#### TASK
Below are the records; locate each line with the word "that" and copy it.

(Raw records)
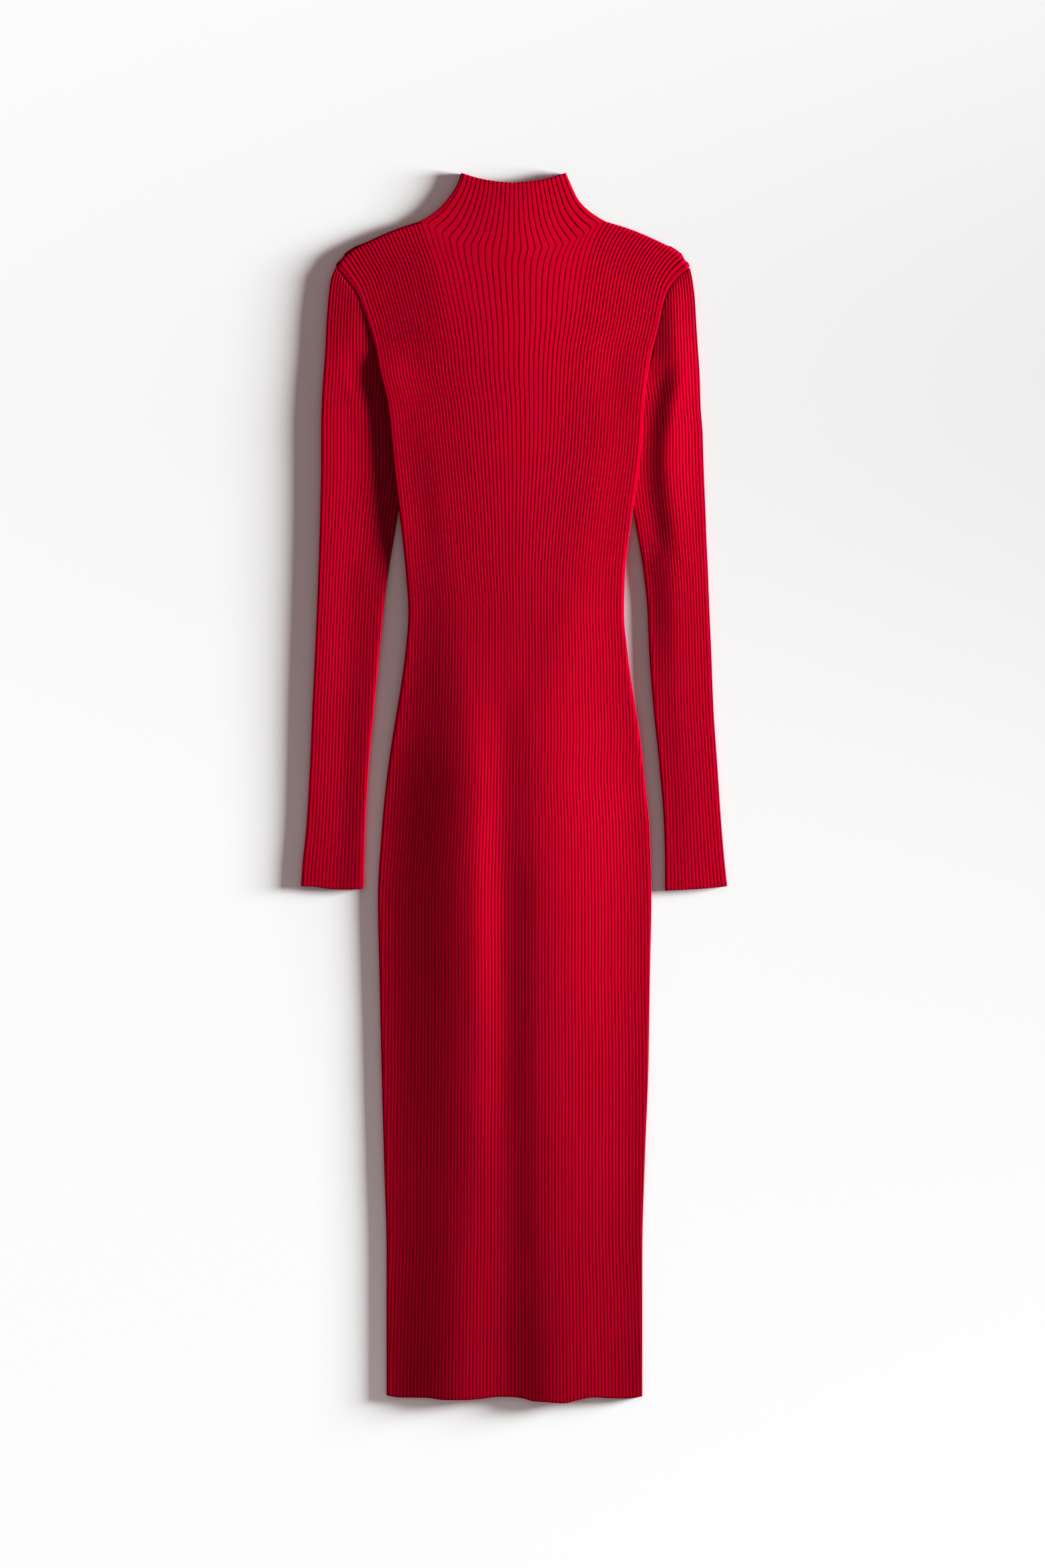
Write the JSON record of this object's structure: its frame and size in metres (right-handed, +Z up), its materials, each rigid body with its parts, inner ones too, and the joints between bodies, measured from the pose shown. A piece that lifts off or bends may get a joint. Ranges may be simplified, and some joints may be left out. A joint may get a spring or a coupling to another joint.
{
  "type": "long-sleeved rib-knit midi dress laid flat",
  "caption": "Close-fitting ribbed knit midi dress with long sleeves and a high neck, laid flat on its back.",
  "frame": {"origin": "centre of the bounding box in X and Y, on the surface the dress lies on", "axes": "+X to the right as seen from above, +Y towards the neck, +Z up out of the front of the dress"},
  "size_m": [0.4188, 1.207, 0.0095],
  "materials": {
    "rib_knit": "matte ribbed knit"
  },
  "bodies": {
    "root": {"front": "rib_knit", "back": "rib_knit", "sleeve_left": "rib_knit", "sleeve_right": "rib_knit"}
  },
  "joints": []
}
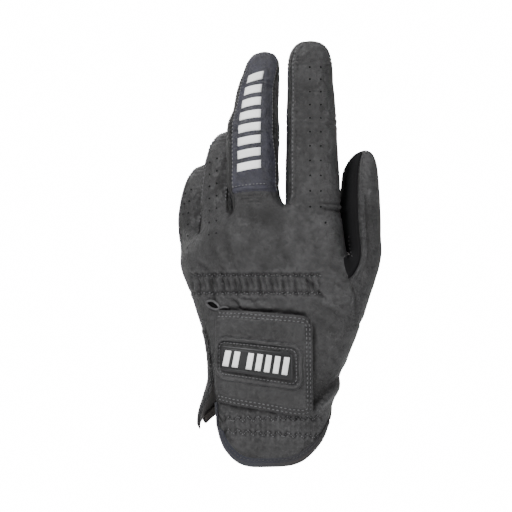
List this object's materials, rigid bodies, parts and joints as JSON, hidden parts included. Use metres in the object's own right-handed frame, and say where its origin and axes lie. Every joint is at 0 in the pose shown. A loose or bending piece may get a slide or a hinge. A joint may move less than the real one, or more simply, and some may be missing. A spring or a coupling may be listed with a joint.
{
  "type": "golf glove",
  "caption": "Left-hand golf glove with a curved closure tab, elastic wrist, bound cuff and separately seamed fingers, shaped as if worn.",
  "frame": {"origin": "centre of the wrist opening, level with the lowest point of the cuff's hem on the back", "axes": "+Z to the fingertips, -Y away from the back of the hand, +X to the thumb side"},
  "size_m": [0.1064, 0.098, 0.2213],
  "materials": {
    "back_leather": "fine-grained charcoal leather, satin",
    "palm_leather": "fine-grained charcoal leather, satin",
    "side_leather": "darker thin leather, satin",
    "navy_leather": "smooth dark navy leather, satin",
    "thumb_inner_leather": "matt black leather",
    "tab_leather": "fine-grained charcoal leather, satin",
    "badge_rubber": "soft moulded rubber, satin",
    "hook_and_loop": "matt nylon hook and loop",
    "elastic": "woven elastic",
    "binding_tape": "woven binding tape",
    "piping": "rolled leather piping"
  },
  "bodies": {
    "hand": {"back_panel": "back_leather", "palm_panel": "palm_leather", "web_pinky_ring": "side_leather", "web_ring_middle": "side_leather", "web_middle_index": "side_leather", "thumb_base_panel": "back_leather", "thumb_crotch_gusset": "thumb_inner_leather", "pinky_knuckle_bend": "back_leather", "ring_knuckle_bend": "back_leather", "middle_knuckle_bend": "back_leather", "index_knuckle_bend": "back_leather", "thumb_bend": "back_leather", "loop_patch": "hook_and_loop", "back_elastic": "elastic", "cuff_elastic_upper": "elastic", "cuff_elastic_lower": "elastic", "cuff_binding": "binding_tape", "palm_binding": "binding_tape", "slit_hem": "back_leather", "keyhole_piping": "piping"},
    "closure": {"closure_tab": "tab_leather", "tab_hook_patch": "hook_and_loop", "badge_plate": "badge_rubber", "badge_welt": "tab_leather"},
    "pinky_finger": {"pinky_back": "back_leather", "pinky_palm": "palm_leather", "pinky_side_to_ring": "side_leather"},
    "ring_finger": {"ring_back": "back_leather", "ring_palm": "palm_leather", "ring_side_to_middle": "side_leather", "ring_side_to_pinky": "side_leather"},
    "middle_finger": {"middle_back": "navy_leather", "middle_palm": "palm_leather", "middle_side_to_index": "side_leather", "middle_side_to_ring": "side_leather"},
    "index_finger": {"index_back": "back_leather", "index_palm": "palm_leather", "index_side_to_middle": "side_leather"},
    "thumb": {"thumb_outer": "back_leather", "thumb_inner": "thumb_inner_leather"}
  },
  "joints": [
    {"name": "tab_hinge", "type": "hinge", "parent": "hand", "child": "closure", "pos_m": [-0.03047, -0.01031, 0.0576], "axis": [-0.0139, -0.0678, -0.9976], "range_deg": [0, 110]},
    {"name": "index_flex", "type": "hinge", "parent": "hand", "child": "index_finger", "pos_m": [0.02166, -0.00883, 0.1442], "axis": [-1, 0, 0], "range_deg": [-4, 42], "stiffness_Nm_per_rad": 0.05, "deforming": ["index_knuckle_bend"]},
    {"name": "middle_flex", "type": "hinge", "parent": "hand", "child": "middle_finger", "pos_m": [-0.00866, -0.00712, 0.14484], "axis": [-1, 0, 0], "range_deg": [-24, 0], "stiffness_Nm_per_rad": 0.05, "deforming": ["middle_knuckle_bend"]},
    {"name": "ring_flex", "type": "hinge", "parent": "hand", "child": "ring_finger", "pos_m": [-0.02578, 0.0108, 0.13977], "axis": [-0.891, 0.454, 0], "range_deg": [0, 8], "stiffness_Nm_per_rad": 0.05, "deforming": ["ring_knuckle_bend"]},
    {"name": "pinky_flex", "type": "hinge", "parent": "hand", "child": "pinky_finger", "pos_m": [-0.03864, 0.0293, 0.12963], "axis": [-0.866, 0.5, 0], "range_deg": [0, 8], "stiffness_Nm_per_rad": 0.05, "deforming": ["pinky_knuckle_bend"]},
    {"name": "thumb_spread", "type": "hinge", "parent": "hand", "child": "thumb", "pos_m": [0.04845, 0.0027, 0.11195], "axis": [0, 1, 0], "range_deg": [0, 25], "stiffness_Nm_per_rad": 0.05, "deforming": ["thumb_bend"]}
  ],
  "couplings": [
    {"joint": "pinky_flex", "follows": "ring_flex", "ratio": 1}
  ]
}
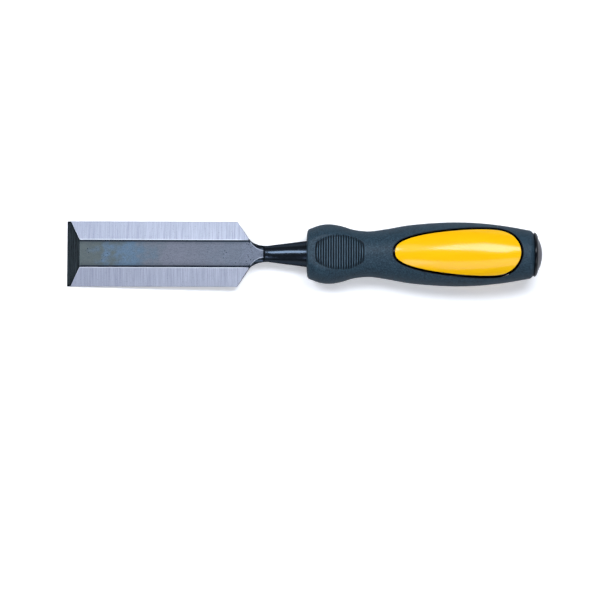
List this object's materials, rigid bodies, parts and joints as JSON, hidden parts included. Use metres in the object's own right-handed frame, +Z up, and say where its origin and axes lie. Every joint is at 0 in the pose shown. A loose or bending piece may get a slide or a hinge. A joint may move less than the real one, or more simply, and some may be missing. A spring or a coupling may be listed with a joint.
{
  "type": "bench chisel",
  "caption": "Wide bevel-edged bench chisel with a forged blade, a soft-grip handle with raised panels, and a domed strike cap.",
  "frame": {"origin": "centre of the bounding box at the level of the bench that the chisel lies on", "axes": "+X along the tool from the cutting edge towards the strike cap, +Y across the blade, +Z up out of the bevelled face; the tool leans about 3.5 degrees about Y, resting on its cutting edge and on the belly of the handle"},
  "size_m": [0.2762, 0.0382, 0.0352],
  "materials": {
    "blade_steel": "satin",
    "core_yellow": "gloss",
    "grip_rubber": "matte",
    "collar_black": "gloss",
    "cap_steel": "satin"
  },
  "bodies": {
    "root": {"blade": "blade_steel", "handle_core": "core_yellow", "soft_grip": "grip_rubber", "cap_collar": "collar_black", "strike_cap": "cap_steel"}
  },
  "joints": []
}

#### FULL SOLUTION
Write the JSON record of this object's structure: its frame and size in metres (right-handed, +Z up), its materials, each rigid body with its parts, inner ones too, and the joints between bodies, measured from the pose shown. A piece that lifts off or bends may get a joint. Ranges may be simplified, and some joints may be left out. A joint may get a spring or a coupling to another joint.
  "frame": {"origin": "centre of the bounding box at the level of the bench that the chisel lies on", "axes": "+X along the tool from the cutting edge towards the strike cap, +Y across the blade, +Z up out of the bevelled face; the tool leans about 3.5 degrees about Y, resting on its cutting edge and on the belly of the handle"},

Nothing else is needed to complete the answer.